**Exercise requirements**. Copy out every line of the records where the string "Blender" occurs.

**Data for this task**.
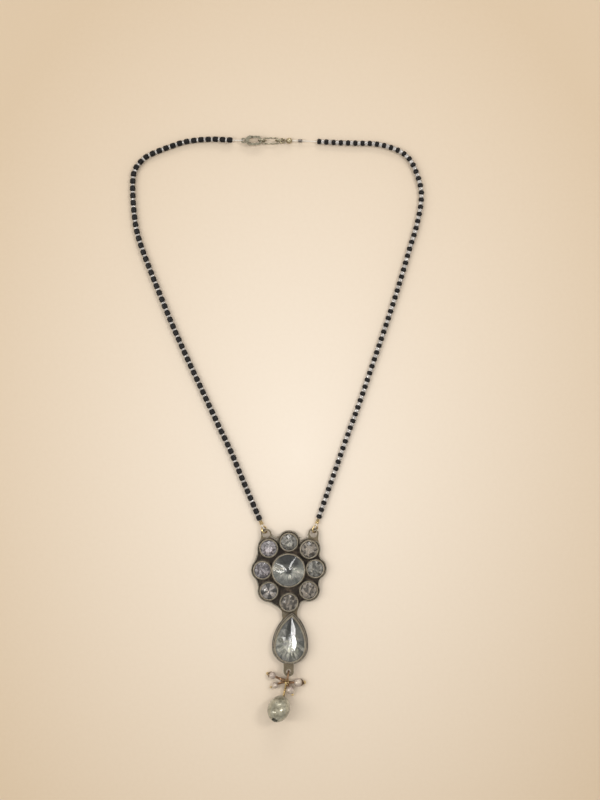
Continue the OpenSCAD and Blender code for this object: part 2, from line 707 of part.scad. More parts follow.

...

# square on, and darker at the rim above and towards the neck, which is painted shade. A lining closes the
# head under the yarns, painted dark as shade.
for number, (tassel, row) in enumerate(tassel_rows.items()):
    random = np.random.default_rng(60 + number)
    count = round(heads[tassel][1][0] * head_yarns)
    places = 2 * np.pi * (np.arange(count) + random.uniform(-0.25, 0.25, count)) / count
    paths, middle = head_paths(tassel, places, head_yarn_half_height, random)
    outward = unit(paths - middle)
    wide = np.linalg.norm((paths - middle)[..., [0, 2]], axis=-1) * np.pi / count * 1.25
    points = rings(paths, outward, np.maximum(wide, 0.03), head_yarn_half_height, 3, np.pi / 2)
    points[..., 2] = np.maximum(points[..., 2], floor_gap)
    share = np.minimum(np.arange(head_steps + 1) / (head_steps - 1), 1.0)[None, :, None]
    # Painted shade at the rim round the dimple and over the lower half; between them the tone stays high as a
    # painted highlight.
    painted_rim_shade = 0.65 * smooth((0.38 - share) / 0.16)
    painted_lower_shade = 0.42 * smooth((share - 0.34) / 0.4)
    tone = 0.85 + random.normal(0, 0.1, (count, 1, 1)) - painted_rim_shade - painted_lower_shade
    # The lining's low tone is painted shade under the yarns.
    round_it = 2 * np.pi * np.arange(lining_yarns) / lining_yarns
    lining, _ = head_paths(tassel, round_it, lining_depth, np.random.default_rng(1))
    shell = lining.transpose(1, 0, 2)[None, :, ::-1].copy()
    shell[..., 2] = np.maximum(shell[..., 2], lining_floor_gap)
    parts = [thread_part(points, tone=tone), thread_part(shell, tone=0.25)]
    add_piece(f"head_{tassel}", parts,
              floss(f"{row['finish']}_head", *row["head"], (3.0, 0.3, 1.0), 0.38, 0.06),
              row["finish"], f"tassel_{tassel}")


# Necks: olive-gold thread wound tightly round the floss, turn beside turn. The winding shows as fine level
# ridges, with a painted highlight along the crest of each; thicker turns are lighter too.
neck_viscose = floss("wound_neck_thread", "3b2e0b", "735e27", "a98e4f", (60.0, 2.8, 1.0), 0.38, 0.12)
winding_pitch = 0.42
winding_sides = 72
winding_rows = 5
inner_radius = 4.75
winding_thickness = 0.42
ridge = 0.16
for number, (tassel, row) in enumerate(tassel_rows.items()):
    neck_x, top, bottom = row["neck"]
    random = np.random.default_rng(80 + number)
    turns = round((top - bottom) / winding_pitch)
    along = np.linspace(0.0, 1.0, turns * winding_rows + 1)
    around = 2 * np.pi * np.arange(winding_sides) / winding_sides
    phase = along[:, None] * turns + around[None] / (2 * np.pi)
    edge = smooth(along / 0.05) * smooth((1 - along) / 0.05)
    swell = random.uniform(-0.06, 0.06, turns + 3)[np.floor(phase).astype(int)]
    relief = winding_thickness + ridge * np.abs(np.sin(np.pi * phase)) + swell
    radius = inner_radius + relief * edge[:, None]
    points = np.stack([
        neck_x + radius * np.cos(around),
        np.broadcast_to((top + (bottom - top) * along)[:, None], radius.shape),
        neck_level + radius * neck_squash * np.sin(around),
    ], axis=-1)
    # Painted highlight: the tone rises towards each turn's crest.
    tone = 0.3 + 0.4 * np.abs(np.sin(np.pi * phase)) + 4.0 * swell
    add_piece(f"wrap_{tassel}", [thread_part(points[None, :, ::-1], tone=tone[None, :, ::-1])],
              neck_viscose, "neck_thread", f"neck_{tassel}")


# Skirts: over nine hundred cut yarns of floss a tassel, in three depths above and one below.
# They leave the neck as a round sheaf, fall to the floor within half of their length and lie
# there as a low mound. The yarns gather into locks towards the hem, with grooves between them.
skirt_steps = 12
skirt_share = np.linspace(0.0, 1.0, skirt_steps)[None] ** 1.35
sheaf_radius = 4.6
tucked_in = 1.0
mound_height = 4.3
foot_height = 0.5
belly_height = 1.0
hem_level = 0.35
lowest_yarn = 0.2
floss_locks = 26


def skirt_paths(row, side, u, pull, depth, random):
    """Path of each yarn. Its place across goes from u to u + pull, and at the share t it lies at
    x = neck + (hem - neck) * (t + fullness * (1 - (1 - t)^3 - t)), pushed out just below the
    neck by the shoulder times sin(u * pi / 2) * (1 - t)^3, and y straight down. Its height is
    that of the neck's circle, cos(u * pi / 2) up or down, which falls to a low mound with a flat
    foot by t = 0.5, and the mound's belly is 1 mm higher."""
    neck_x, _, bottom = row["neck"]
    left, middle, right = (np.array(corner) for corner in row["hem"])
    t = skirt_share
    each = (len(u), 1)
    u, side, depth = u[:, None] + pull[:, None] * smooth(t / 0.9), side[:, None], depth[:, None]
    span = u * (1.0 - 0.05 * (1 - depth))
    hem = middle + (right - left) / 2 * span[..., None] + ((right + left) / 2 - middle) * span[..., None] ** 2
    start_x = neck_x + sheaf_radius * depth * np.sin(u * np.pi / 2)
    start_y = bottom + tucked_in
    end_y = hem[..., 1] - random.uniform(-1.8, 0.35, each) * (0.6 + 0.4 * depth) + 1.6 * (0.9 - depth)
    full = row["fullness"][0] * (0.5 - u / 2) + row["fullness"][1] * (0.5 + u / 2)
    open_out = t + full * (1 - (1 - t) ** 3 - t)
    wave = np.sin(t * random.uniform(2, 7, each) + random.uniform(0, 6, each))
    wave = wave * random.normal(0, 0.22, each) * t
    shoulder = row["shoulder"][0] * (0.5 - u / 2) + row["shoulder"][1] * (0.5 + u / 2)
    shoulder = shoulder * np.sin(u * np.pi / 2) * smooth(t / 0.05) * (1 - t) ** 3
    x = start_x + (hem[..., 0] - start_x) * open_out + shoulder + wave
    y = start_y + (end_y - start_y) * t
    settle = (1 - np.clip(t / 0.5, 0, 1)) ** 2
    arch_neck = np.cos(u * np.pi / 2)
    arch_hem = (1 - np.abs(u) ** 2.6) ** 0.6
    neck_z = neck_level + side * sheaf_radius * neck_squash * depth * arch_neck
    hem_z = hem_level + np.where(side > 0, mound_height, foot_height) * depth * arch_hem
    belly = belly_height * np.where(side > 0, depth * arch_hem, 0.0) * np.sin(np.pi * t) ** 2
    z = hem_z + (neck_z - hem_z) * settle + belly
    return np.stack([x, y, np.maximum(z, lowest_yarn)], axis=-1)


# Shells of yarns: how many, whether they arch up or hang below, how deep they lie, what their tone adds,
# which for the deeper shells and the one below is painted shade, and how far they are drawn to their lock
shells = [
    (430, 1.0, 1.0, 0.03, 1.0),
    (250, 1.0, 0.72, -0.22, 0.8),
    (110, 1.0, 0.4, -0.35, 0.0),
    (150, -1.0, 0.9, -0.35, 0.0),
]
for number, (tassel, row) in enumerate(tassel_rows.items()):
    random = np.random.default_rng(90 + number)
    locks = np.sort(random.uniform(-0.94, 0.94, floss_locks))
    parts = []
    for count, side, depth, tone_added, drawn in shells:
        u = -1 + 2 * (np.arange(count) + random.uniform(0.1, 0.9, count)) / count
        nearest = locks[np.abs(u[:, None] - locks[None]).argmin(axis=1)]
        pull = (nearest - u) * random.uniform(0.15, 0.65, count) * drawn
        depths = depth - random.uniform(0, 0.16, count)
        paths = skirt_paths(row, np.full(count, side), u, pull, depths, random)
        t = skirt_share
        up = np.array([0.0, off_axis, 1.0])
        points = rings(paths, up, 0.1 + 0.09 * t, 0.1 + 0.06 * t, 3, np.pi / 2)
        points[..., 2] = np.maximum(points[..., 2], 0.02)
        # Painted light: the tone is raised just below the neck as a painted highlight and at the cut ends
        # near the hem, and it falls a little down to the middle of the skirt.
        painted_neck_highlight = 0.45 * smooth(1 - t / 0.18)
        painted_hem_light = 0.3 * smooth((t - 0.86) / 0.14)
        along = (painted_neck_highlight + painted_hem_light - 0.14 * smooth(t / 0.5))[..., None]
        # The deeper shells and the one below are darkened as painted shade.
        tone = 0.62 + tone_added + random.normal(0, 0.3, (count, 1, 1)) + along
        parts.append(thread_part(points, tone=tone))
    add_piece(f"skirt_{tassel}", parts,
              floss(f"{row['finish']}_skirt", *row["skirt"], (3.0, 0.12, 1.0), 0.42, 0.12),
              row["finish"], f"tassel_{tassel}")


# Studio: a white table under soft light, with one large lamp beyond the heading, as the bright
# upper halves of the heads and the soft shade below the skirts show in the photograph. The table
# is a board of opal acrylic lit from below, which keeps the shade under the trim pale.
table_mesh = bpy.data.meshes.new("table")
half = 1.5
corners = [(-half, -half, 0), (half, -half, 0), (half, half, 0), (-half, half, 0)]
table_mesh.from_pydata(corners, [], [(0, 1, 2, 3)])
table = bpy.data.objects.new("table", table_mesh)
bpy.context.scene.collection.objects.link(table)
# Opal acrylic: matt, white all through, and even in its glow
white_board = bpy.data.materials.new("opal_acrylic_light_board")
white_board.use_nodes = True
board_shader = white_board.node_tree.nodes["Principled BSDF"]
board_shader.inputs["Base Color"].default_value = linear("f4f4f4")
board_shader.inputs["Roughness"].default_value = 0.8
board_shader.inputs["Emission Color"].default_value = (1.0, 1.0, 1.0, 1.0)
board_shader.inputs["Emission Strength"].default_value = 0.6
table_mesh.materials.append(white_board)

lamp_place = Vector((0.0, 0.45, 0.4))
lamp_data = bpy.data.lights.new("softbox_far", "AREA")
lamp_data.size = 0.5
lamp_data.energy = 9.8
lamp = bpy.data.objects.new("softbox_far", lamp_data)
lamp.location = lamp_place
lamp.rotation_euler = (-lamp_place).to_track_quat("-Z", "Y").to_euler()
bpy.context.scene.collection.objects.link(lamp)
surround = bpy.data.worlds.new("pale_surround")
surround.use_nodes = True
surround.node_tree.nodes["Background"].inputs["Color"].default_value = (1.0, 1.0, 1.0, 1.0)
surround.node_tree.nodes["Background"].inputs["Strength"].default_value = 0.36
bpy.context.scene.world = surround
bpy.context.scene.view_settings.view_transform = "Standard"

**Answer to the task**.
Continue the OpenSCAD and Blender code for this object: part 2, from line 707 of part.scad. More parts follow.

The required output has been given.